In an effort to better understand water quality in Puget Sound, we've installed oceanographic sensors on ferries that cross Puget Sound regularly bringing cars and passengers across the water.
Since 2009, sensors on the privately owned Victoria Clipper ferry have been measuring phytoplankton concentrations and temperature across hundreds of miles between Seattle and Victoria, B.C., Canada.
We're also studying how the Pacific Ocean influences ocean acidification and declining oxygen levels in Puget Sound and the Strait of Juan de Fuca. In 2013, we partnered with the Applied Physics Laboratory at the University of Washington to install instruments on Washington State Ferries to measure the velocities of currents across the entrance to Puget Sound. This information supports numerical models of Puget Sound and informs water quality management decisions.
So, if you are riding the ferry to or from Port Townsend, you should know that below deck, our instruments are also hitching a ride, collecting data to help Puget Sound.
Measurements taken from ferries help scientists understand the circulation and exchange of Puget Sound and Pacific Ocean waters.
Assessing conditions while crossing the Salish Sea
Our marine scientists have developed creative approaches to collecting data. We collect continuous high-frequency water-surface measurements along a transect crossing the Salish Sea from 47.5° to 48.5 °N. Our sensors aboard the Victoria Clipper IV passenger ferry that makes twice daily runs between Seattle and Victoria, B.C. measure geo-referenced chlorophyll a, turbidity, colored dissolved organic matter, salinity, and temperature. These observations record key features such as water masses, river plumes, and algal blooms. We compare these data with monthly samples from our nearby monitoring stations.
Since 2013, instruments on Washington State Ferries provide surface-to-bottom measurements of current velocities across Admiralty Reach multiple times a day. These data will help us understand and manage water quality — such as low dissolved oxygen, algal blooms, and ocean acidification — by quantifying oceanic intrusions into Puget Sound.
Sonar on the Sound
We've outfitted the Washington State Ferries with Acoustic Doppler Current Profilers, or ADCPs, installed on the hulls. The sonar system measures currents from the surface all the way to the bottom.
ADCPs send sound waves (pings) down through the water column beneath the ferry as it is underway. The time it takes for the echoes to return to the ADCP is used to calculate the speed and direction (velocity) of the water flowing under the ferry.
These sensors, which primarily measure current velocities in a continuous transect along the ferry route, provide unprecedented surface-to-bottom measurements of water-mass movement and transport between basins. That information in turn will help scientists track nutrients and water masses with low-oxygen that could harm aquatic life.

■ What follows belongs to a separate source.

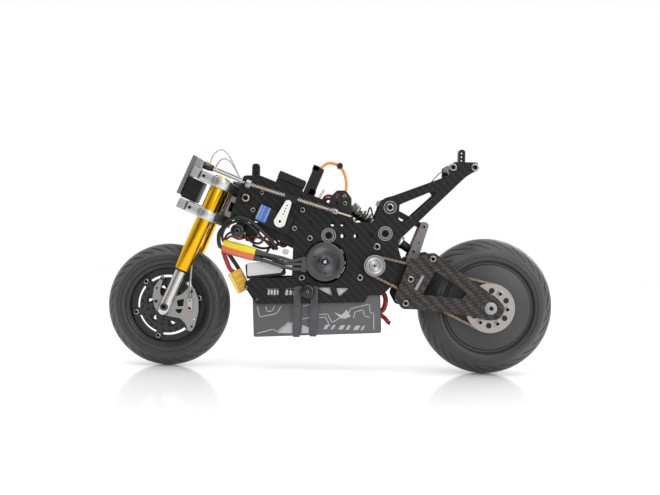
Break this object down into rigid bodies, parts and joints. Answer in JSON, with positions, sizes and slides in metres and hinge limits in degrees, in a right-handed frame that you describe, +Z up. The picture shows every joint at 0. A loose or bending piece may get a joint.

Data from the water surface
We deployed a Turner Designs C3 fluorometer in a water intake onboard the Victoria Clipper ferry. The sensor provides measurements of:
- Chlorophyll fluorescence (to monitor algae abundance).
- Turbidity (to monitor water clarity).
- Temperature (to monitor water circulation and habitat conditions).
- Colored Dissolved Organic Matter (CDOM) fluorescence (to monitor river and stormwater discharge).
Ferry data can be used to calibrate ocean color satellite images which provide estimates of chlorophyll, CDOM, and suspended sediment concentrations, and other indices of algae abundance.
Data from ferries
sensors mounted to moving ferries offer high precision and excellent temporal resolution. The advantages of this approach is to measure processes to complement our long-term marine flight program. Data for scientists are available:
For more information on gaining access to data, please contact Carol Maloy at email@example.com or 360-407-6742.
In situ sensors offer a unique insight into environmental processes and complement our long-term marine monitoring flight programs. Their strength resides in quantifying the dynamic of patterns with high temporal variability such as tides, oceanic low-oxygen intrusions, and storms. Both flight and ferry data need to be evaluated side-by-side as part of a larger marine monitoring effort. We share information with our marine monitoring partners for an improved understanding of our marine environment.